In full and without alteration, give the listing again.

─── Data shown

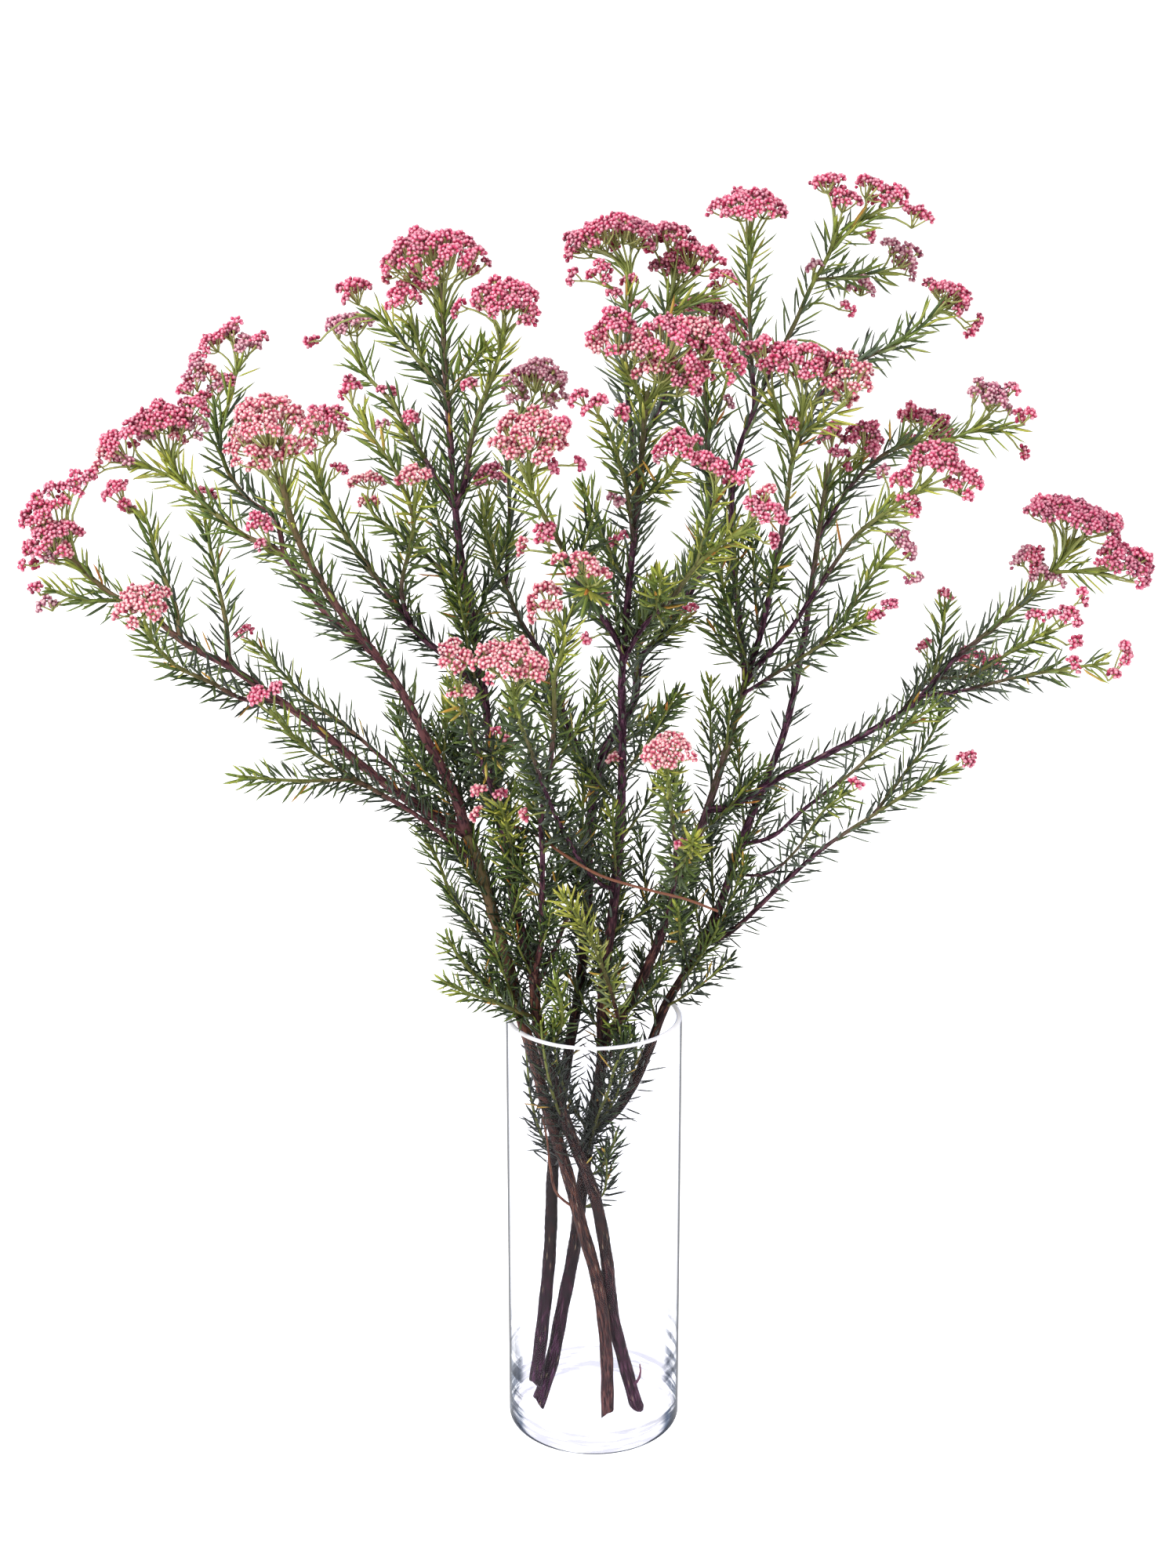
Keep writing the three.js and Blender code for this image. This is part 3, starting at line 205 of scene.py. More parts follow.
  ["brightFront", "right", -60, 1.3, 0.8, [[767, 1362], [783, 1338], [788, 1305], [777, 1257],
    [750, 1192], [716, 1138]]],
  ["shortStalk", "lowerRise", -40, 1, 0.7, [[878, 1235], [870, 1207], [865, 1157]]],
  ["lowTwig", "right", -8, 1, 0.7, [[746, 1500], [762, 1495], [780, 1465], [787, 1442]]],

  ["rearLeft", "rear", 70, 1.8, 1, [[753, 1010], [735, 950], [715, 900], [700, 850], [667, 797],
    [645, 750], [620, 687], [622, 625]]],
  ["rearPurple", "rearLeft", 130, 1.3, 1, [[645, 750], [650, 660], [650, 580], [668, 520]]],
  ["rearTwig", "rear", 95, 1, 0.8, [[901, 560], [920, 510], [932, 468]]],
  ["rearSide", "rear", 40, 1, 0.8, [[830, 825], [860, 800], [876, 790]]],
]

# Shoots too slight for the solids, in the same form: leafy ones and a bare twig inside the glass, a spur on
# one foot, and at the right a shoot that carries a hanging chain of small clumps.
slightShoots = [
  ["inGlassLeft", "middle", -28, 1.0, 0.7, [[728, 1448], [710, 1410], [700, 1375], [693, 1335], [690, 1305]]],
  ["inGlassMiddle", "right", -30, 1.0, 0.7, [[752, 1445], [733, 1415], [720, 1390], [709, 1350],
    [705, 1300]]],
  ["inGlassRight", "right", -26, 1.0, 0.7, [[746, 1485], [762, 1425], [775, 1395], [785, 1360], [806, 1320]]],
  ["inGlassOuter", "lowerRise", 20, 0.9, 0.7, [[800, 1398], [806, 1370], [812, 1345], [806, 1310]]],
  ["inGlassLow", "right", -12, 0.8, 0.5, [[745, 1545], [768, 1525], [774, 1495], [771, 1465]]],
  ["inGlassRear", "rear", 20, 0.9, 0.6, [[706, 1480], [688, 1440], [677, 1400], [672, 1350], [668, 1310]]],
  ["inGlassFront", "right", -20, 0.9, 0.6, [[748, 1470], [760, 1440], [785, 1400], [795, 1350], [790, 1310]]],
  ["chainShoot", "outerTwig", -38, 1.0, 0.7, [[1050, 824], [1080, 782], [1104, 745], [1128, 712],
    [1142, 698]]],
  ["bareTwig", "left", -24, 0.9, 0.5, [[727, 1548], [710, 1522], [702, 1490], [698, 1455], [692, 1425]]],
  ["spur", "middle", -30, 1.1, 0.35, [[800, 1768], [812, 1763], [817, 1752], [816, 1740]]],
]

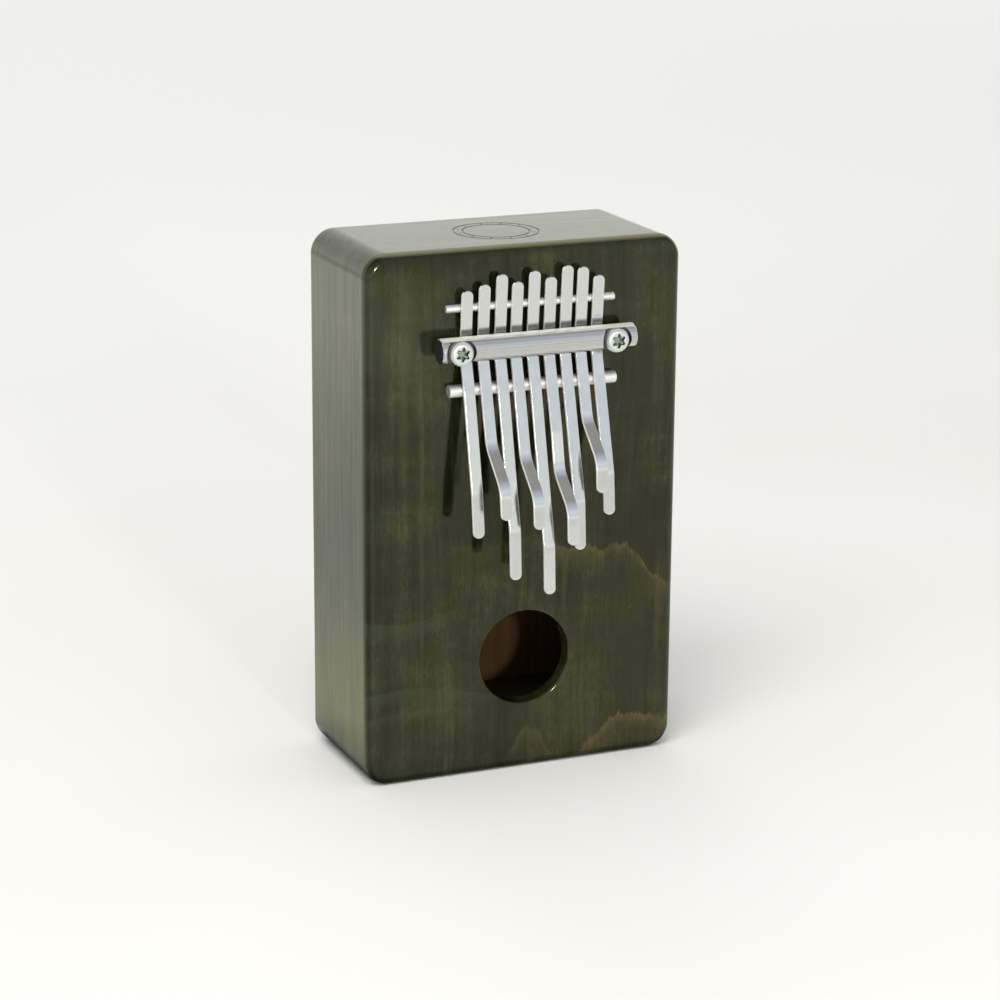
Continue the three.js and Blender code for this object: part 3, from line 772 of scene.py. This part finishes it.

──────

> [Exercise answer]
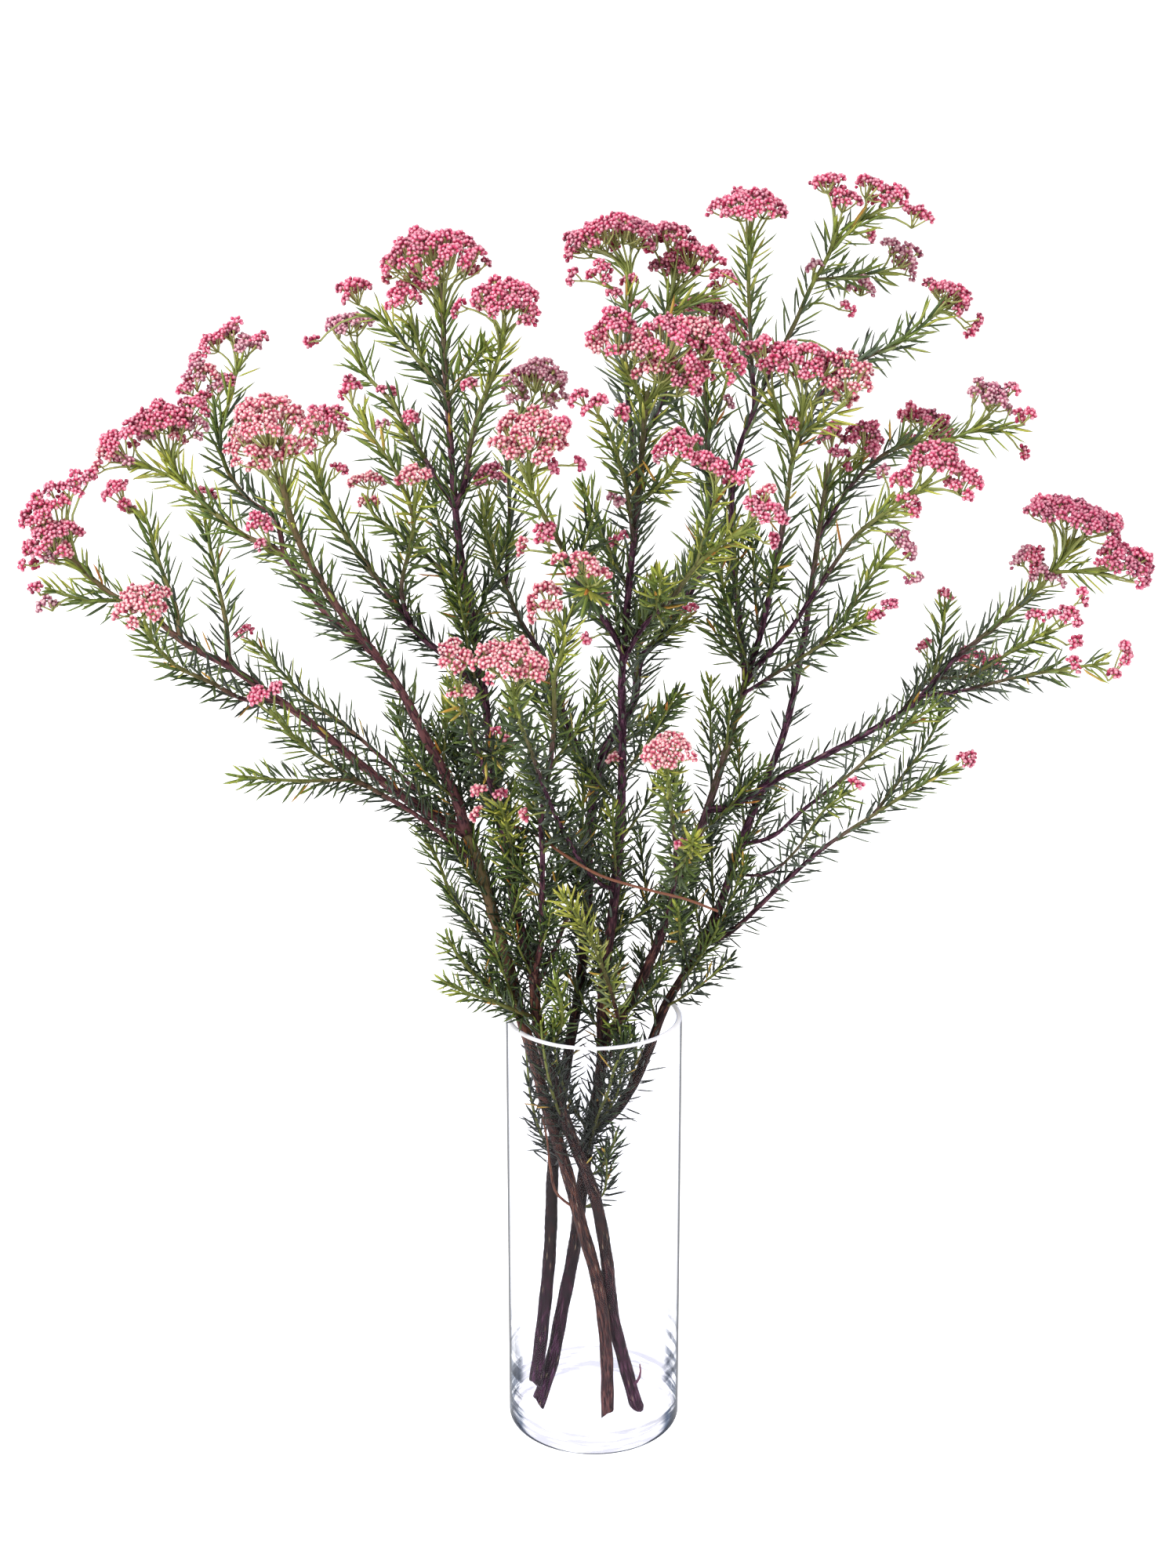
Keep writing the three.js and Blender code for this image. This is part 3, starting at line 205 of scene.py. More parts follow.
  ["brightFront", "right", -60, 1.3, 0.8, [[767, 1362], [783, 1338], [788, 1305], [777, 1257],
    [750, 1192], [716, 1138]]],
  ["shortStalk", "lowerRise", -40, 1, 0.7, [[878, 1235], [870, 1207], [865, 1157]]],
  ["lowTwig", "right", -8, 1, 0.7, [[746, 1500], [762, 1495], [780, 1465], [787, 1442]]],

  ["rearLeft", "rear", 70, 1.8, 1, [[753, 1010], [735, 950], [715, 900], [700, 850], [667, 797],
    [645, 750], [620, 687], [622, 625]]],
  ["rearPurple", "rearLeft", 130, 1.3, 1, [[645, 750], [650, 660], [650, 580], [668, 520]]],
  ["rearTwig", "rear", 95, 1, 0.8, [[901, 560], [920, 510], [932, 468]]],
  ["rearSide", "rear", 40, 1, 0.8, [[830, 825], [860, 800], [876, 790]]],
]

# Shoots too slight for the solids, in the same form: leafy ones and a bare twig inside the glass, a spur on
# one foot, and at the right a shoot that carries a hanging chain of small clumps.
slightShoots = [
  ["inGlassLeft", "middle", -28, 1.0, 0.7, [[728, 1448], [710, 1410], [700, 1375], [693, 1335], [690, 1305]]],
  ["inGlassMiddle", "right", -30, 1.0, 0.7, [[752, 1445], [733, 1415], [720, 1390], [709, 1350],
    [705, 1300]]],
  ["inGlassRight", "right", -26, 1.0, 0.7, [[746, 1485], [762, 1425], [775, 1395], [785, 1360], [806, 1320]]],
  ["inGlassOuter", "lowerRise", 20, 0.9, 0.7, [[800, 1398], [806, 1370], [812, 1345], [806, 1310]]],
  ["inGlassLow", "right", -12, 0.8, 0.5, [[745, 1545], [768, 1525], [774, 1495], [771, 1465]]],
  ["inGlassRear", "rear", 20, 0.9, 0.6, [[706, 1480], [688, 1440], [677, 1400], [672, 1350], [668, 1310]]],
  ["inGlassFront", "right", -20, 0.9, 0.6, [[748, 1470], [760, 1440], [785, 1400], [795, 1350], [790, 1310]]],
  ["chainShoot", "outerTwig", -38, 1.0, 0.7, [[1050, 824], [1080, 782], [1104, 745], [1128, 712],
    [1142, 698]]],
  ["bareTwig", "left", -24, 0.9, 0.5, [[727, 1548], [710, 1522], [702, 1490], [698, 1455], [692, 1425]]],
  ["spur", "middle", -30, 1.1, 0.35, [[800, 1768], [812, 1763], [817, 1752], [816, 1740]]],
]

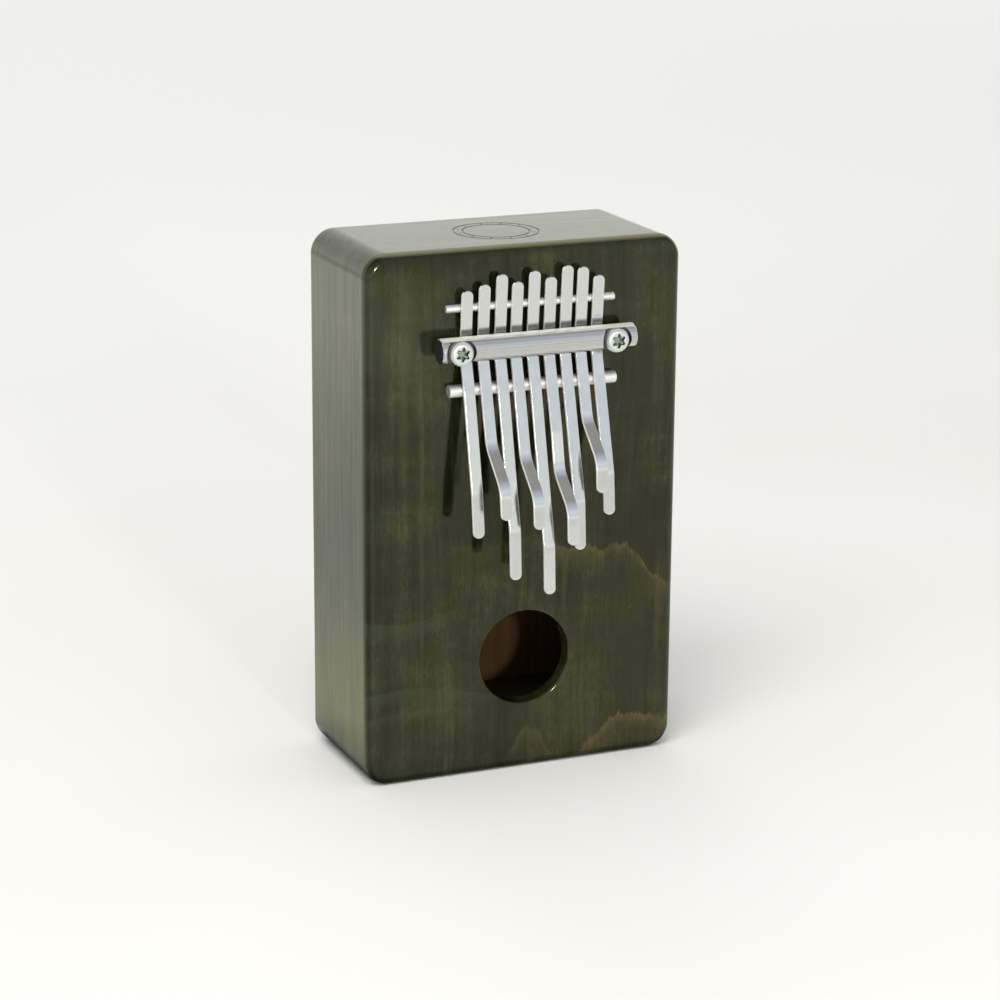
Continue the three.js and Blender code for this object: part 3, from line 772 of scene.py. This part finishes it.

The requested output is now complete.